** start **
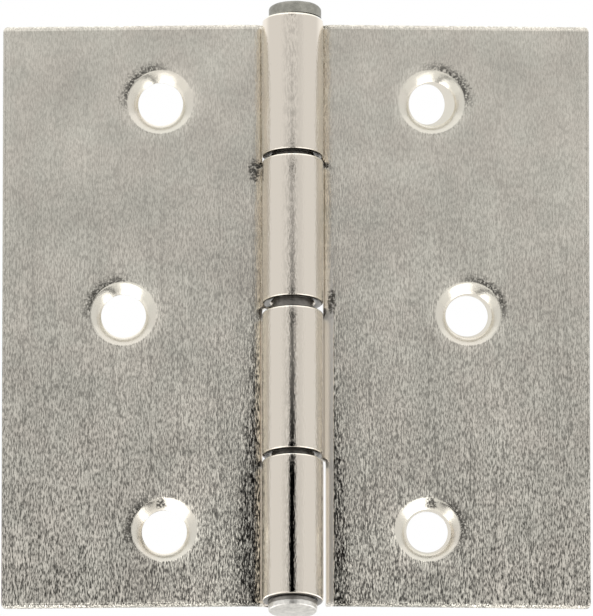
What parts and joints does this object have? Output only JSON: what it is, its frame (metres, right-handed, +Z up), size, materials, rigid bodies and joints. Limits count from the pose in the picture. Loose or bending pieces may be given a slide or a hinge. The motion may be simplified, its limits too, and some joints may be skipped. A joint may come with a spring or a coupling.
{
  "type": "square butt hinge",
  "caption": "Square steel butt hinge with two rolled leaves, countersunk screw holes and a peened pin, nickel plated.",
  "frame": {"origin": "on the pin's axis, half way up the leaves; the bounding box's centre to within half a millimetre", "axes": "+Z up the pin, +X towards the right leaf's outer edge, -Y out of the countersunk faces, +Y towards the surface that the leaves are screwed to"},
  "size_m": [0.0591, 0.0062, 0.0637],
  "materials": {
    "leaf_nickel": "satin nickel plate",
    "pin_steel": "dull nickel plate"
  },
  "bodies": {
    "left": {"left_leaf": "leaf_nickel", "hinge_pin": "pin_steel"},
    "right": {"right_leaf": "leaf_nickel"}
  },
  "joints": [
    {"name": "leaf_swing", "type": "hinge", "parent": "left", "child": "right", "pos_m": [0, 0, 0], "axis": [0, 0, 1], "range_deg": [-187, 108]}
  ]
}
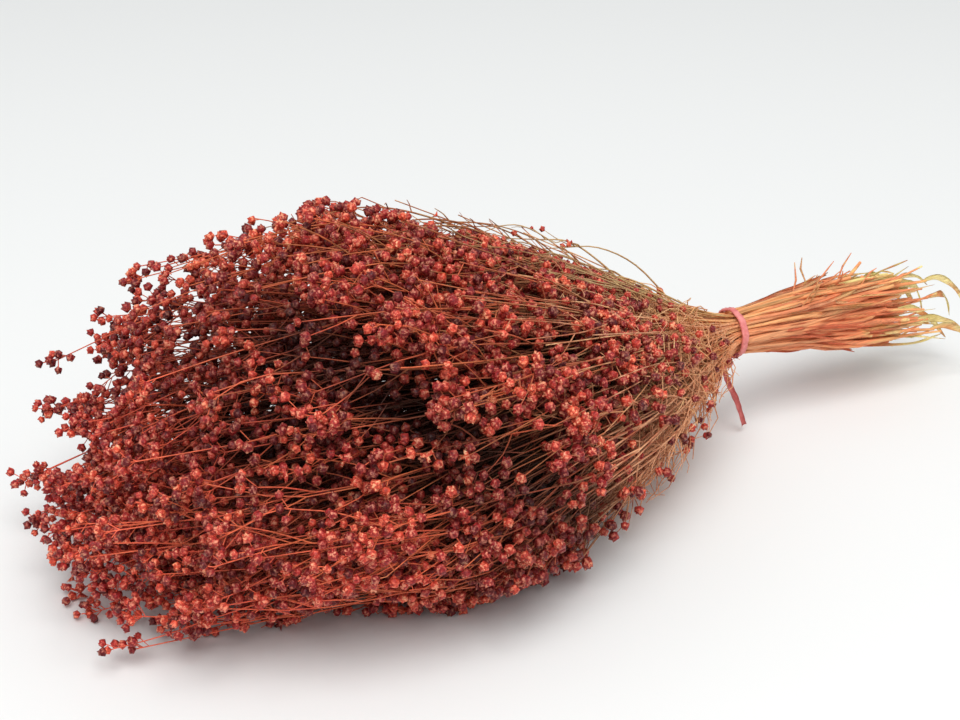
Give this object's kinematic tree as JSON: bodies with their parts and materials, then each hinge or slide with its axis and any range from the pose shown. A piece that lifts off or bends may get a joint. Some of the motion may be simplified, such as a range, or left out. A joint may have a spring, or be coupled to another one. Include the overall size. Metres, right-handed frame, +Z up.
{
  "type": "dried seed head bunch",
  "caption": "Tied bunch of dried, dyed seed sprays lying on its side: thin branching stems, small round capsules in a dense fanned head, a strip tied round the cut stems.",
  "frame": {"origin": "on the surface that the bunch lies on, under the middle of its bounding box, the loose end of the tie left out", "axes": "+X along the bunch from the head to the cut stem ends, +Z up from the surface, -Y towards the side that the picture shows nearer"},
  "size_m": [0.5526, 0.2518, 0.1897],
  "materials": {
    "crimson_spray": "matte dyed seed capsules on dry stems",
    "russet_spray": "matte dyed seed capsules on dry stems, paler",
    "olive_spray": "matte dry twig with few capsules",
    "tie_strip": "soft satin twisted strip"
  },
  "bodies": {
    "root": {"spray_01": "crimson_spray", "spray_02": "crimson_spray", "spray_03": "russet_spray", "spray_04": "crimson_spray", "spray_05": "crimson_spray", "spray_06": "crimson_spray", "spray_07": "crimson_spray", "spray_08": "russet_spray", "spray_09": "crimson_spray", "spray_10": "crimson_spray", "spray_11": "crimson_spray", "spray_12": "crimson_spray", "spray_13": "russet_spray", "spray_14": "crimson_spray", "spray_15": "crimson_spray", "spray_16": "crimson_spray", "spray_17": "crimson_spray", "spray_18": "russet_spray", "spray_19": "crimson_spray", "spray_20": "crimson_spray", "spray_21": "crimson_spray", "spray_22": "crimson_spray", "spray_23": "russet_spray", "spray_24": "crimson_spray", "spray_25": "crimson_spray", "spray_26": "crimson_spray", "spray_27": "crimson_spray", "spray_28": "russet_spray", "spray_29": "crimson_spray", "spray_30": "crimson_spray", "spray_31": "crimson_spray", "spray_32": "crimson_spray", "spray_33": "russet_spray", "spray_34": "crimson_spray", "spray_35": "crimson_spray", "spray_36": "crimson_spray", "spray_37": "crimson_spray", "spray_38": "russet_spray", "spray_39": "crimson_spray", "spray_40": "crimson_spray", "spray_41": "olive_spray", "spray_42": "crimson_spray", "tie_band": "tie_strip", "tie_tail": "tie_strip"}
  },
  "joints": []
}
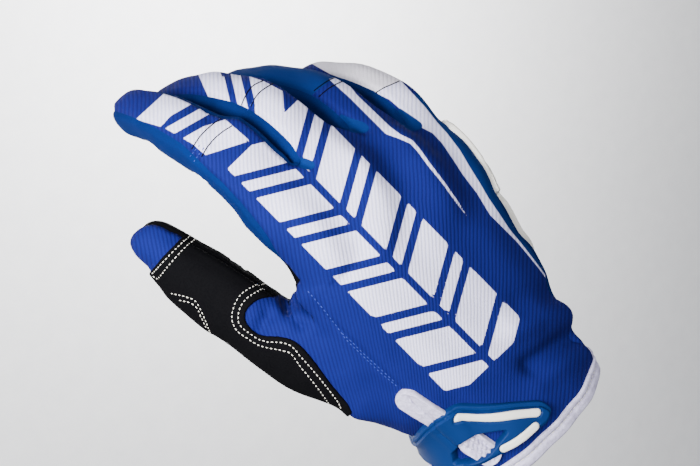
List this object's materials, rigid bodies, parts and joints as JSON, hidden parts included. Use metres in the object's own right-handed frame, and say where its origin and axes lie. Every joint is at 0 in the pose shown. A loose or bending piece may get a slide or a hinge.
** end **
▶ [Stated exercise]:
Write out the data exactly as it stands.

▶ [Reply to the task]:
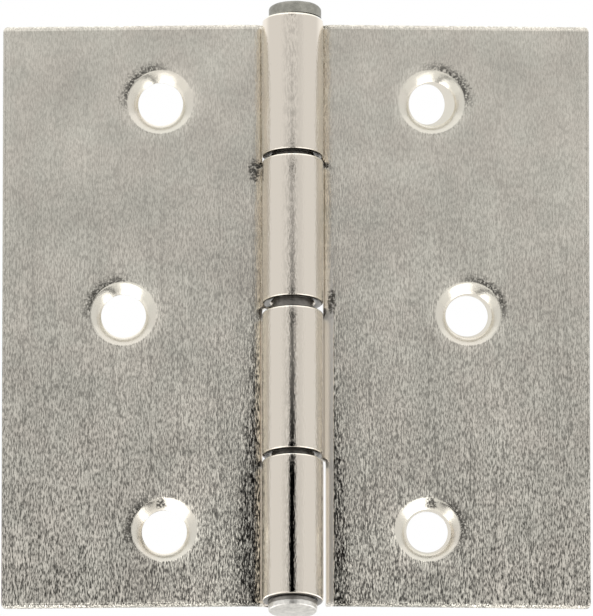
What parts and joints does this object have? Output only JSON: what it is, its frame (metres, right-handed, +Z up), size, materials, rigid bodies and joints. Limits count from the pose in the picture. Loose or bending pieces may be given a slide or a hinge. The motion may be simplified, its limits too, and some joints may be skipped. A joint may come with a spring or a coupling.
{
  "type": "square butt hinge",
  "caption": "Square steel butt hinge with two rolled leaves, countersunk screw holes and a peened pin, nickel plated.",
  "frame": {"origin": "on the pin's axis, half way up the leaves; the bounding box's centre to within half a millimetre", "axes": "+Z up the pin, +X towards the right leaf's outer edge, -Y out of the countersunk faces, +Y towards the surface that the leaves are screwed to"},
  "size_m": [0.0591, 0.0062, 0.0637],
  "materials": {
    "leaf_nickel": "satin nickel plate",
    "pin_steel": "dull nickel plate"
  },
  "bodies": {
    "left": {"left_leaf": "leaf_nickel", "hinge_pin": "pin_steel"},
    "right": {"right_leaf": "leaf_nickel"}
  },
  "joints": [
    {"name": "leaf_swing", "type": "hinge", "parent": "left", "child": "right", "pos_m": [0, 0, 0], "axis": [0, 0, 1], "range_deg": [-187, 108]}
  ]
}
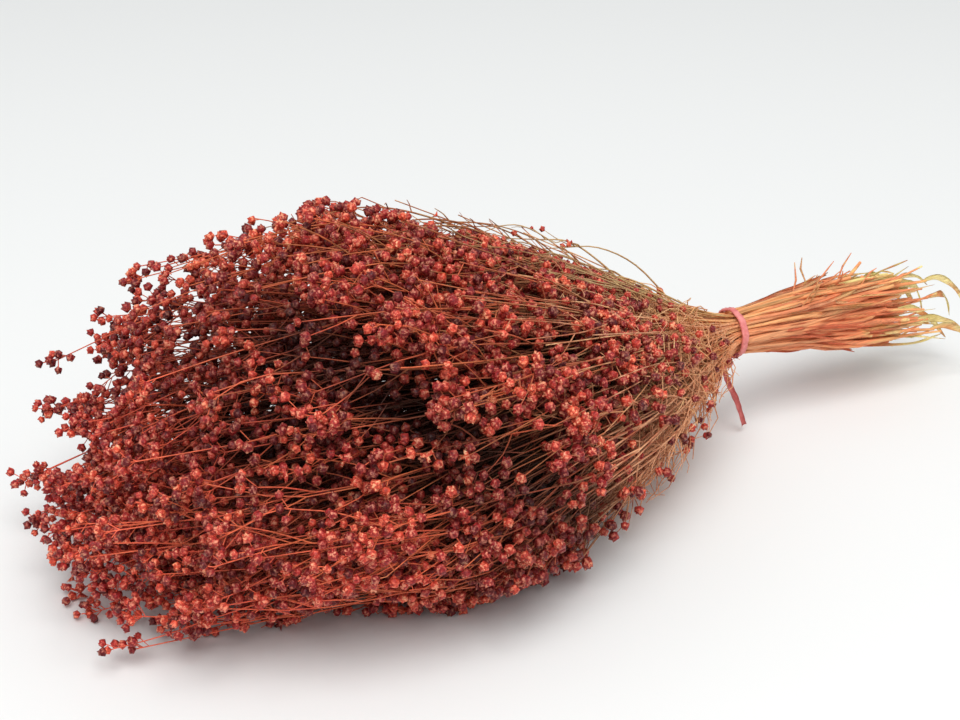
Give this object's kinematic tree as JSON: bodies with their parts and materials, then each hinge or slide with its axis and any range from the pose shown. A piece that lifts off or bends may get a joint. Some of the motion may be simplified, such as a range, or left out. A joint may have a spring, or be coupled to another one. Include the overall size. Metres, right-handed frame, +Z up.
{
  "type": "dried seed head bunch",
  "caption": "Tied bunch of dried, dyed seed sprays lying on its side: thin branching stems, small round capsules in a dense fanned head, a strip tied round the cut stems.",
  "frame": {"origin": "on the surface that the bunch lies on, under the middle of its bounding box, the loose end of the tie left out", "axes": "+X along the bunch from the head to the cut stem ends, +Z up from the surface, -Y towards the side that the picture shows nearer"},
  "size_m": [0.5526, 0.2518, 0.1897],
  "materials": {
    "crimson_spray": "matte dyed seed capsules on dry stems",
    "russet_spray": "matte dyed seed capsules on dry stems, paler",
    "olive_spray": "matte dry twig with few capsules",
    "tie_strip": "soft satin twisted strip"
  },
  "bodies": {
    "root": {"spray_01": "crimson_spray", "spray_02": "crimson_spray", "spray_03": "russet_spray", "spray_04": "crimson_spray", "spray_05": "crimson_spray", "spray_06": "crimson_spray", "spray_07": "crimson_spray", "spray_08": "russet_spray", "spray_09": "crimson_spray", "spray_10": "crimson_spray", "spray_11": "crimson_spray", "spray_12": "crimson_spray", "spray_13": "russet_spray", "spray_14": "crimson_spray", "spray_15": "crimson_spray", "spray_16": "crimson_spray", "spray_17": "crimson_spray", "spray_18": "russet_spray", "spray_19": "crimson_spray", "spray_20": "crimson_spray", "spray_21": "crimson_spray", "spray_22": "crimson_spray", "spray_23": "russet_spray", "spray_24": "crimson_spray", "spray_25": "crimson_spray", "spray_26": "crimson_spray", "spray_27": "crimson_spray", "spray_28": "russet_spray", "spray_29": "crimson_spray", "spray_30": "crimson_spray", "spray_31": "crimson_spray", "spray_32": "crimson_spray", "spray_33": "russet_spray", "spray_34": "crimson_spray", "spray_35": "crimson_spray", "spray_36": "crimson_spray", "spray_37": "crimson_spray", "spray_38": "russet_spray", "spray_39": "crimson_spray", "spray_40": "crimson_spray", "spray_41": "olive_spray", "spray_42": "crimson_spray", "tie_band": "tie_strip", "tie_tail": "tie_strip"}
  },
  "joints": []
}
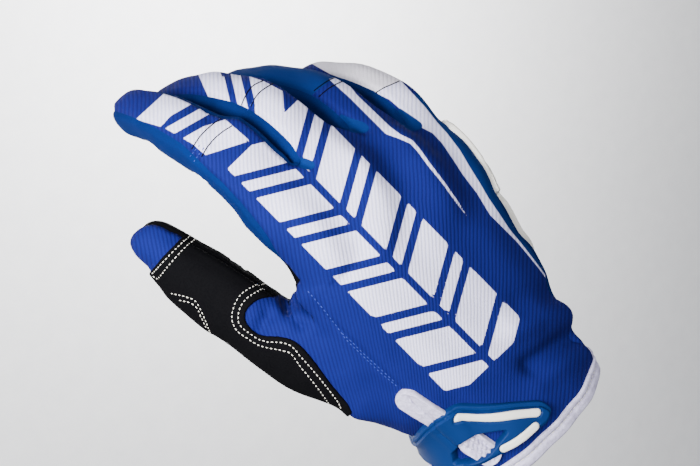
List this object's materials, rigid bodies, parts and joints as JSON, hidden parts included. Use metres in the object's own right-handed frame, and say where its origin and axes lie. Every joint is at 0 in the pose shown. A loose or bending piece may get a slide or a hinge.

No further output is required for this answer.